-
One action, zero observation, one timestep long, +1 reward every timestep*: This isolates the value network. If my agent can't learn that the value of the only observation it ever sees it 1, there's a problem with the value loss calculation or the optimizer.
-
One action, random +1/-1 observation, one timestep long, obs-dependent +1/-1 reward every time: If my agent can learn the value in (1.) but not this one - meaning it can learn a constant reward but not a predictable one! - it must be that backpropagation through my network is broken.
-
One action, zero-then-one observation, two timesteps long, +1 reward at the end: If my agent can learn the value in (2.) but not this one, it must be that my reward discounting is broken.
-
Two actions, zero observation, one timestep long, action-dependent +1/-1 reward: The first env to exercise the policy!
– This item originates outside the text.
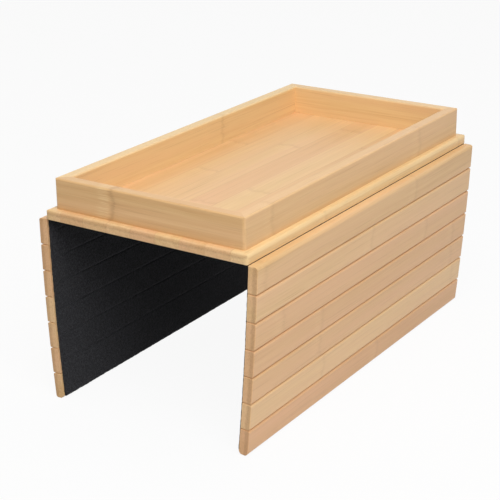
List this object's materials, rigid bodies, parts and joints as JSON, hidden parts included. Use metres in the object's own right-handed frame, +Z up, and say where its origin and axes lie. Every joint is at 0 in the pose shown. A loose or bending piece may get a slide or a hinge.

If my agent can't learn to pick the better action, there's something wrong with either my advantage calculations, my policy loss or my policy update. That's three things, but it's easy to work out by hand the expected values for each one and check that the values produced by your actual code line up with them.
-
Two actions, random +1/-1 observation, one timestep long, action-and-obs dependent +1/-1 reward: Now we've got a dependence on both obs and action. The policy and value networks interact here, so there's a couple of things to verify: that the policy network learns to pick the right action in each of the two states, and that the value network learns that the value of each state is +1. If everything's worked up until now, then if - for example - the value network fails to learn here, it likely means your batching process is feeding the value network stale experience.